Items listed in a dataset
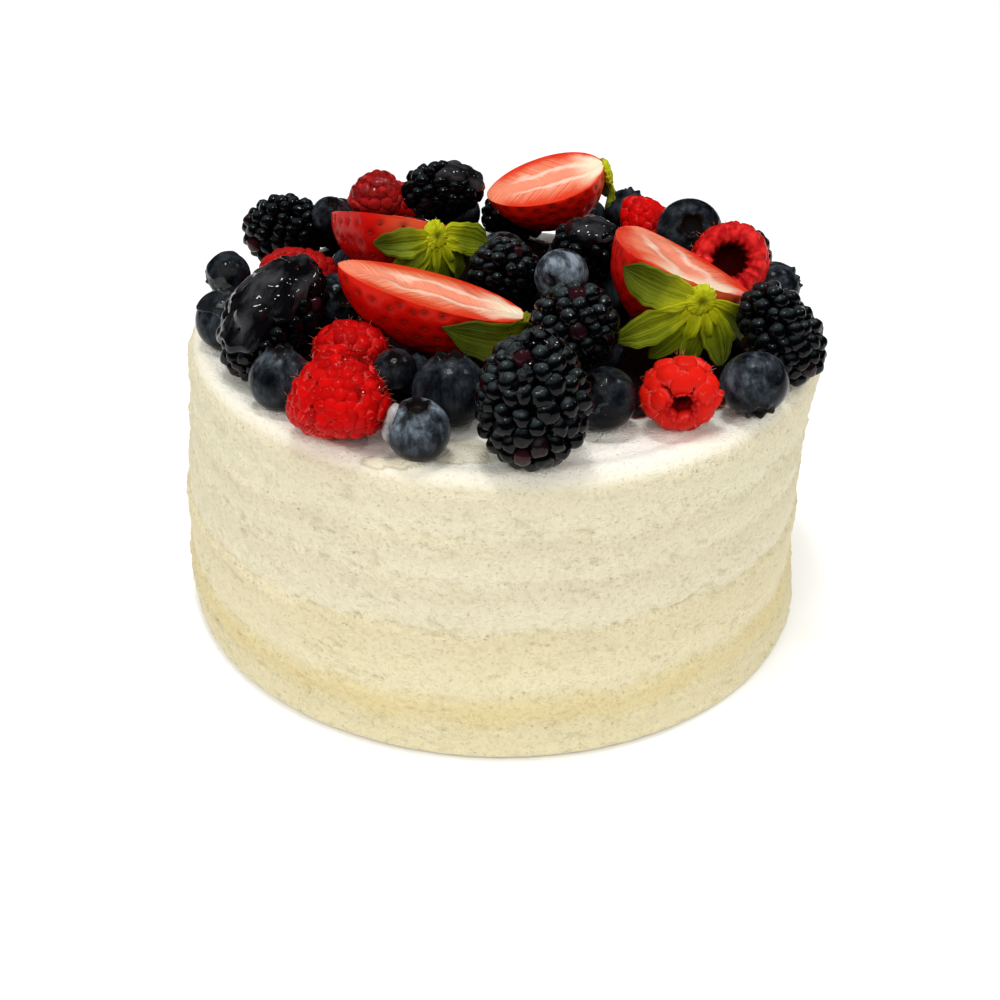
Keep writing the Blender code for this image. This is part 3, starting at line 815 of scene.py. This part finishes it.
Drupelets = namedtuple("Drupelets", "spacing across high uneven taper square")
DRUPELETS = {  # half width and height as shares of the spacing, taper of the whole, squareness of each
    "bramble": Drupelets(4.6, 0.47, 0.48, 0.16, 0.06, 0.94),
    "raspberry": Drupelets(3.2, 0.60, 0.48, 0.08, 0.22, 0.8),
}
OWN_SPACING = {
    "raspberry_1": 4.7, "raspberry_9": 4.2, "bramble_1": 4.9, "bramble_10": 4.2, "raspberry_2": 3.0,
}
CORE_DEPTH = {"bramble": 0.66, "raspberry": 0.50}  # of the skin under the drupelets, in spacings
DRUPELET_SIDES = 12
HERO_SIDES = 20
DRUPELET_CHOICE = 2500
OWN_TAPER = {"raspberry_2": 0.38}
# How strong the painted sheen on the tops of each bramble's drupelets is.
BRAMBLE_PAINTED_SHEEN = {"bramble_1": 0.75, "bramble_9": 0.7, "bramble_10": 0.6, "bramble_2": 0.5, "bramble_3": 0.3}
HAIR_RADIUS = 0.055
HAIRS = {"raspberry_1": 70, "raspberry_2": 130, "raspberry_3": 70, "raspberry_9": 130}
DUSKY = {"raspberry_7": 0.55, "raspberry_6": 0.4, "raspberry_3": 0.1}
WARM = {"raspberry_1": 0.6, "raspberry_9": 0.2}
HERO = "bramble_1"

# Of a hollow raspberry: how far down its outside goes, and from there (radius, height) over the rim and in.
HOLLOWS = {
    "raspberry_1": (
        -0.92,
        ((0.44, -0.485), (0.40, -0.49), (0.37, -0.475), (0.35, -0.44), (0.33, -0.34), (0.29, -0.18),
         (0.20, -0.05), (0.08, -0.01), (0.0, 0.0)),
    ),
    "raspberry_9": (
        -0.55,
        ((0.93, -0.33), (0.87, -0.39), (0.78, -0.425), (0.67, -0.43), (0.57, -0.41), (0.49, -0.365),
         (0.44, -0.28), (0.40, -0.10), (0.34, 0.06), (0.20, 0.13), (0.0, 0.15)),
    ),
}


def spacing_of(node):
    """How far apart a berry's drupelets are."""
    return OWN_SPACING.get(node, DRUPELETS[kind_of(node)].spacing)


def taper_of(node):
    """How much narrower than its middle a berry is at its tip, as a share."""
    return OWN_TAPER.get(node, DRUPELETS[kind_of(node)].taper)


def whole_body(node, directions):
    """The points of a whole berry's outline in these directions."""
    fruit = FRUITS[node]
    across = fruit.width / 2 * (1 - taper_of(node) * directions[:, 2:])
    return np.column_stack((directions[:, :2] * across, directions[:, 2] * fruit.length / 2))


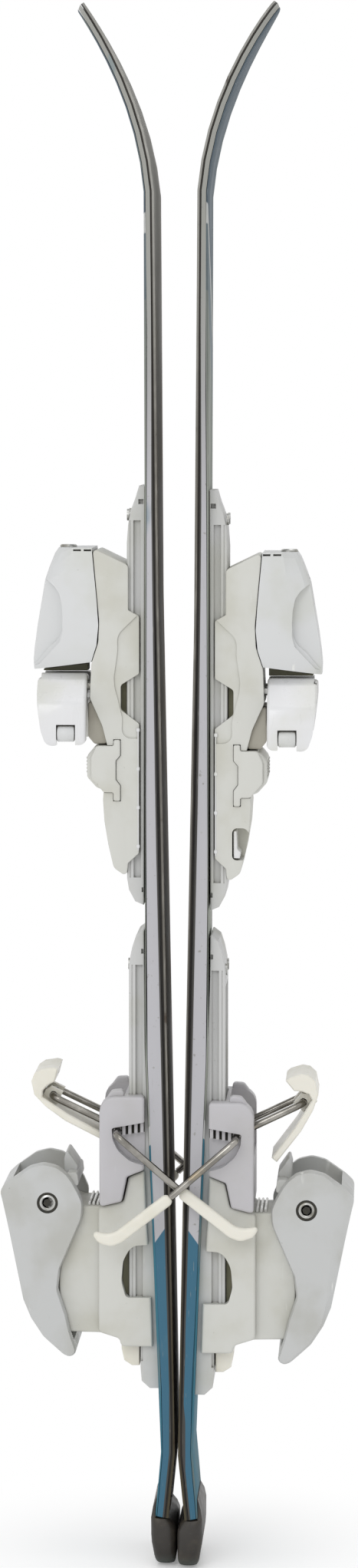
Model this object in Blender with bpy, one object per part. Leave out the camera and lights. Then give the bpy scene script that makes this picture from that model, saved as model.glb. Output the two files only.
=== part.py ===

* WHAT YOU WILL DO: Please output every record, keeping each line exact.

* RESPONSE TO THE TASK:
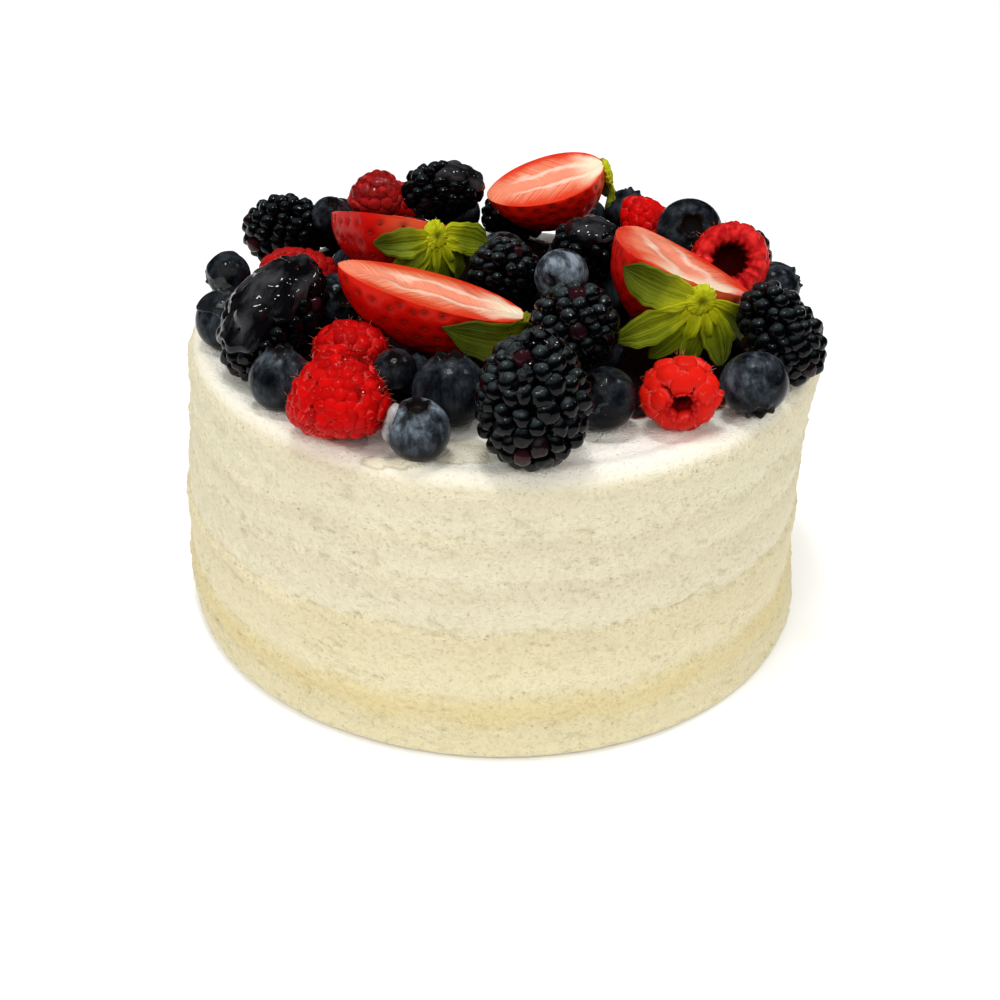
Keep writing the Blender code for this image. This is part 3, starting at line 815 of scene.py. This part finishes it.
Drupelets = namedtuple("Drupelets", "spacing across high uneven taper square")
DRUPELETS = {  # half width and height as shares of the spacing, taper of the whole, squareness of each
    "bramble": Drupelets(4.6, 0.47, 0.48, 0.16, 0.06, 0.94),
    "raspberry": Drupelets(3.2, 0.60, 0.48, 0.08, 0.22, 0.8),
}
OWN_SPACING = {
    "raspberry_1": 4.7, "raspberry_9": 4.2, "bramble_1": 4.9, "bramble_10": 4.2, "raspberry_2": 3.0,
}
CORE_DEPTH = {"bramble": 0.66, "raspberry": 0.50}  # of the skin under the drupelets, in spacings
DRUPELET_SIDES = 12
HERO_SIDES = 20
DRUPELET_CHOICE = 2500
OWN_TAPER = {"raspberry_2": 0.38}
# How strong the painted sheen on the tops of each bramble's drupelets is.
BRAMBLE_PAINTED_SHEEN = {"bramble_1": 0.75, "bramble_9": 0.7, "bramble_10": 0.6, "bramble_2": 0.5, "bramble_3": 0.3}
HAIR_RADIUS = 0.055
HAIRS = {"raspberry_1": 70, "raspberry_2": 130, "raspberry_3": 70, "raspberry_9": 130}
DUSKY = {"raspberry_7": 0.55, "raspberry_6": 0.4, "raspberry_3": 0.1}
WARM = {"raspberry_1": 0.6, "raspberry_9": 0.2}
HERO = "bramble_1"

# Of a hollow raspberry: how far down its outside goes, and from there (radius, height) over the rim and in.
HOLLOWS = {
    "raspberry_1": (
        -0.92,
        ((0.44, -0.485), (0.40, -0.49), (0.37, -0.475), (0.35, -0.44), (0.33, -0.34), (0.29, -0.18),
         (0.20, -0.05), (0.08, -0.01), (0.0, 0.0)),
    ),
    "raspberry_9": (
        -0.55,
        ((0.93, -0.33), (0.87, -0.39), (0.78, -0.425), (0.67, -0.43), (0.57, -0.41), (0.49, -0.365),
         (0.44, -0.28), (0.40, -0.10), (0.34, 0.06), (0.20, 0.13), (0.0, 0.15)),
    ),
}


def spacing_of(node):
    """How far apart a berry's drupelets are."""
    return OWN_SPACING.get(node, DRUPELETS[kind_of(node)].spacing)


def taper_of(node):
    """How much narrower than its middle a berry is at its tip, as a share."""
    return OWN_TAPER.get(node, DRUPELETS[kind_of(node)].taper)


def whole_body(node, directions):
    """The points of a whole berry's outline in these directions."""
    fruit = FRUITS[node]
    across = fruit.width / 2 * (1 - taper_of(node) * directions[:, 2:])
    return np.column_stack((directions[:, :2] * across, directions[:, 2] * fruit.length / 2))


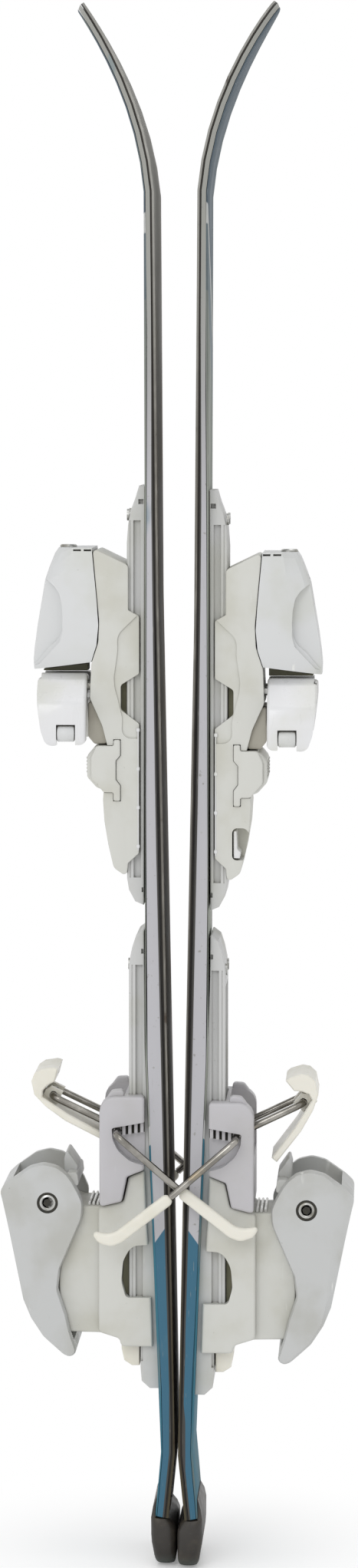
Model this object in Blender with bpy, one object per part. Leave out the camera and lights. Then give the bpy scene script that makes this picture from that model, saved as model.glb. Output the two files only.
=== part.py ===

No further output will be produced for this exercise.